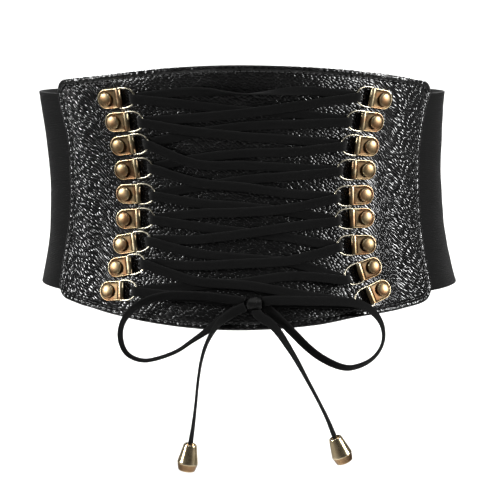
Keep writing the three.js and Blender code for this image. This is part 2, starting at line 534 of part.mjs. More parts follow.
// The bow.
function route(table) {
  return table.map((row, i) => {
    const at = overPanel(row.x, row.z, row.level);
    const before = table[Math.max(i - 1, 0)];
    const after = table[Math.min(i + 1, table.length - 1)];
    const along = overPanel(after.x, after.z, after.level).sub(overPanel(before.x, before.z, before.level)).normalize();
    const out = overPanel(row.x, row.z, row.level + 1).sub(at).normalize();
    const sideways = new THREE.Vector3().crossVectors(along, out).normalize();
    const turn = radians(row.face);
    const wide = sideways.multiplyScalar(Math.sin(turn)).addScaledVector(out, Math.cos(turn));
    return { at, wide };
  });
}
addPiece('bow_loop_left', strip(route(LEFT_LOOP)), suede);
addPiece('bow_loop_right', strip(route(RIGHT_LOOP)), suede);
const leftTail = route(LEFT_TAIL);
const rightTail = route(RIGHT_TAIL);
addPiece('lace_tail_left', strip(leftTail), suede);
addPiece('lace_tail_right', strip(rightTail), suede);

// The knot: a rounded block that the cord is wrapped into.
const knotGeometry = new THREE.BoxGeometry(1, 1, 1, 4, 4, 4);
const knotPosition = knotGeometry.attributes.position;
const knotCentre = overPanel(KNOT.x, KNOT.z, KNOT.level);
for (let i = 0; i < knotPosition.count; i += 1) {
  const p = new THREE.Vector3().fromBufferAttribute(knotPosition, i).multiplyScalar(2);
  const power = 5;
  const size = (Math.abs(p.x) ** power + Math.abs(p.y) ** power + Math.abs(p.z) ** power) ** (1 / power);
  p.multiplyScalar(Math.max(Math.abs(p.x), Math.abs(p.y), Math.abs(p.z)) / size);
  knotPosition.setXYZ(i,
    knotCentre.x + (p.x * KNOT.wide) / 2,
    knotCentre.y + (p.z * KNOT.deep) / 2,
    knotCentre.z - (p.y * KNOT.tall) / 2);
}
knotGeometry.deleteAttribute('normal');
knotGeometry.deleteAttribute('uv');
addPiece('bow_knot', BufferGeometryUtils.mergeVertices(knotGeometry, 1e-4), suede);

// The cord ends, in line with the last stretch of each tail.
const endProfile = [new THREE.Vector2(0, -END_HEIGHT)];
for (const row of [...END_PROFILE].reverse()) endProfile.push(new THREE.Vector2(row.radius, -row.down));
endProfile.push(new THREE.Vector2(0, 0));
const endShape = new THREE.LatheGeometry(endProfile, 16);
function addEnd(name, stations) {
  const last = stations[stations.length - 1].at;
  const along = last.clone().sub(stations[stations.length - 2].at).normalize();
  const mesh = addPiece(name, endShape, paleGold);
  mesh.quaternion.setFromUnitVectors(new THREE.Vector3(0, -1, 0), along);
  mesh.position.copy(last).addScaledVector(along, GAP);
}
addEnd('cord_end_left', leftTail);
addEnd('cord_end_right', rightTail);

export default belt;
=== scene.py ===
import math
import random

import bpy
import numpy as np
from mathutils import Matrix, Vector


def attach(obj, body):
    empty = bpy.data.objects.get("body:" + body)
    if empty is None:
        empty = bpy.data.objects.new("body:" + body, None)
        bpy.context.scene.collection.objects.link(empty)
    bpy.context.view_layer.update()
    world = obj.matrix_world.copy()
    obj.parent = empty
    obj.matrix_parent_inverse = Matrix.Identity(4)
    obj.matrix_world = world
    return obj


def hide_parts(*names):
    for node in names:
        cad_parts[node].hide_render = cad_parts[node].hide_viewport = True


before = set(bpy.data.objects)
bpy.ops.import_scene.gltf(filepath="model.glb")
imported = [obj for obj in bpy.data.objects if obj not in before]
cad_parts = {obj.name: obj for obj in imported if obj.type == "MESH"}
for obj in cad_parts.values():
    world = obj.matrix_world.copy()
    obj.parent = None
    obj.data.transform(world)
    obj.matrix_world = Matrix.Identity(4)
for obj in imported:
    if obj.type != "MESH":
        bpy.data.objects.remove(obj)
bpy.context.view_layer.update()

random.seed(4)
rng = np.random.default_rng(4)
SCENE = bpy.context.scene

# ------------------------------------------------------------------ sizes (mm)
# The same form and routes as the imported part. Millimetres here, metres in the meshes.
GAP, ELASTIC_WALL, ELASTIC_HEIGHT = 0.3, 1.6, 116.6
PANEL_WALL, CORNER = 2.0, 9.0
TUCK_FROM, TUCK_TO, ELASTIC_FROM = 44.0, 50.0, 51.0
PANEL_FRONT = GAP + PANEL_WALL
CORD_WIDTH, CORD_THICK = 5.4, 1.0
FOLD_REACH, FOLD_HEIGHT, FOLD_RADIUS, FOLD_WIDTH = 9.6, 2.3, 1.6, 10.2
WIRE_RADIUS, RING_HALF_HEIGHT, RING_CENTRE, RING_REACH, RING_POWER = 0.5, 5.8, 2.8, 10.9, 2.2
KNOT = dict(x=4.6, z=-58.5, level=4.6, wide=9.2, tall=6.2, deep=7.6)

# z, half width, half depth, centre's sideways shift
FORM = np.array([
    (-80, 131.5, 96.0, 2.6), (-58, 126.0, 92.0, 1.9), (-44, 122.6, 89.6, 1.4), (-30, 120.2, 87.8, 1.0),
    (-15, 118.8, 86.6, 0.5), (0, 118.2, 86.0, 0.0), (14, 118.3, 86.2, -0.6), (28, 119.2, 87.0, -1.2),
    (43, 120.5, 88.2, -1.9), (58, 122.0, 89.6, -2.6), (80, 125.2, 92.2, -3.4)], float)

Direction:
Set down, without any change, only the lines from the line that holds "of each tail." through the line that holds "SCENE = bpy.context.scene", both lines included.

Finished exercise:
// The cord ends, in line with the last stretch of each tail.
const endProfile = [new THREE.Vector2(0, -END_HEIGHT)];
for (const row of [...END_PROFILE].reverse()) endProfile.push(new THREE.Vector2(row.radius, -row.down));
endProfile.push(new THREE.Vector2(0, 0));
const endShape = new THREE.LatheGeometry(endProfile, 16);
function addEnd(name, stations) {
  const last = stations[stations.length - 1].at;
  const along = last.clone().sub(stations[stations.length - 2].at).normalize();
  const mesh = addPiece(name, endShape, paleGold);
  mesh.quaternion.setFromUnitVectors(new THREE.Vector3(0, -1, 0), along);
  mesh.position.copy(last).addScaledVector(along, GAP);
}
addEnd('cord_end_left', leftTail);
addEnd('cord_end_right', rightTail);

export default belt;
=== scene.py ===
import math
import random

import bpy
import numpy as np
from mathutils import Matrix, Vector


def attach(obj, body):
    empty = bpy.data.objects.get("body:" + body)
    if empty is None:
        empty = bpy.data.objects.new("body:" + body, None)
        bpy.context.scene.collection.objects.link(empty)
    bpy.context.view_layer.update()
    world = obj.matrix_world.copy()
    obj.parent = empty
    obj.matrix_parent_inverse = Matrix.Identity(4)
    obj.matrix_world = world
    return obj


def hide_parts(*names):
    for node in names:
        cad_parts[node].hide_render = cad_parts[node].hide_viewport = True


before = set(bpy.data.objects)
bpy.ops.import_scene.gltf(filepath="model.glb")
imported = [obj for obj in bpy.data.objects if obj not in before]
cad_parts = {obj.name: obj for obj in imported if obj.type == "MESH"}
for obj in cad_parts.values():
    world = obj.matrix_world.copy()
    obj.parent = None
    obj.data.transform(world)
    obj.matrix_world = Matrix.Identity(4)
for obj in imported:
    if obj.type != "MESH":
        bpy.data.objects.remove(obj)
bpy.context.view_layer.update()

random.seed(4)
rng = np.random.default_rng(4)
SCENE = bpy.context.scene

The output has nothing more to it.